Recently I was chatting with someone on the subway about assertiveness and how difficult it is to be assertive. As we chatted, it hit me how so many people are unassertive because they are afraid of being too aggressive. Which humorously, if we are shying away from assertive behavior because of concerns about being overly rude or aggressive, then we probably have nothing to worry about! We most likely have an exaggerated sense of aggression, thus our internal monitor won't allow us to become super aggressive. Instead, what we consider aggressive behavior, someone else considers mildly assertive. The irony of perspective.
And in speaking with people, it seems quite a number of us share this fear, as well as a confusion about what being assertive actually entails. The dictionary states: "Assertiveness — Assertive (As*sert-ive), a. Positive; affirming confidently; affirmative; peremptory." It seems the trip-up for many of us centers on that word "confidently." In our Rambo-esque popular culture, we have developed the idea that confidence is best displayed as swaggering aggressiveness. A sort of ego-centric, hero-filled eclair drizzled with a nice icing of daredevil mayhem and individualistic flair. Confidence is actually — from a Buddhist perspective — much more mundane and basic. It's a state of being, not a display of behaviors. It simply exists instead of being fabricated. It's an energy, not a compilation of effects. If you are confident it simply permeates everything you do in the areas where you are confident. In areas where you are not confident, anxiety permeates what you do. And everyone is confident in some areas and not so confident in other areas. Thus, like so much in life, confidence is a spectrum of self-belief that moves up and down as we go through our day. And it fuels how assertive we will be in a given situation or as a general state of being.
When I chat with people and ask them to share with me someone in their own life who they feel is very assertive, they tend to describe someone who is borderline aggressive. And usually, they might say "I would like to be like them, but I don't want to be them because they can be kind of hard to deal with." LOL! Then why want to be "like them"!?! Innately we seem to know that aggressive people may get what they want, but also lose out in other areas. And we know that unassertive people may lose out by not jumping at opportunities or by being taken advantage by overly-aggressive people. Yet we still seem confused by a murky, grey area of where assertiveness leaves off and aggression begins.

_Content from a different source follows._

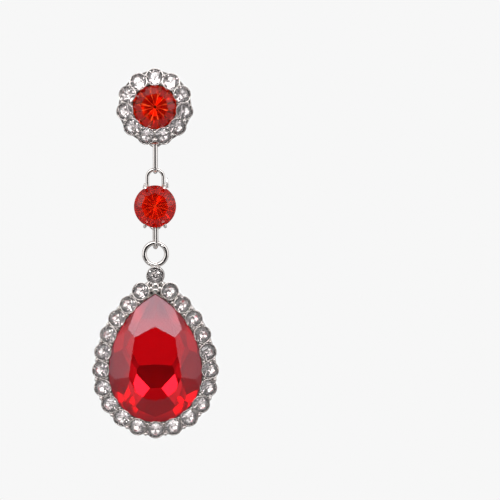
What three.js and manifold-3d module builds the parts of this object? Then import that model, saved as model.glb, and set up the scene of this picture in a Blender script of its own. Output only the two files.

This is my guideline that I share with people on assertiveness, which I learned from an assertiveness course (oh so very many years ago)…
Assertiveness is about creating healthy boundaries — for yourself and for others. It's not so much about "seizing and taking" as respecting your needs as well as the needs of everyone else involved. It's not about "me first and we'll get to the rest of you at a later date." It's not about "I need this and this and this…" And it's not about manipulating a situation, angry outbursts, combating or arguing.
Instead it's about discussing, understanding and making one's needs known. Assertiveness can be very quite and unassuming. Interestingly it's also about listening to our intuitive voice that says, "I should say something." Assertiveness is about understanding what makes us happy and unhappy and respecting ourselves enough to let others know those things. In doing that we also take into consideration the give and take needed in relationships. Thus part of assertiveness is weighing the pros and cons and finding tactful ways to make our needs known and let others know where we have drawn our line in the sand. And it's about understanding when we are being taken advantage of and being willing to say something or take action to set things right. And ultimately, when faced with repeated disrespect, the assertive person is willing to say "No more, you have to go. Not because I dislike you, but because you refuse to provide me with the basic level of respect that I require."
Aggressive behavior is jumping ahead in the checkout line at the grocery store. We may even rationalize our actions because we only have a few items or because we are in a hurry. Assertive behavior is saying, "Excuse me, I was already in line. The back of the line is over there."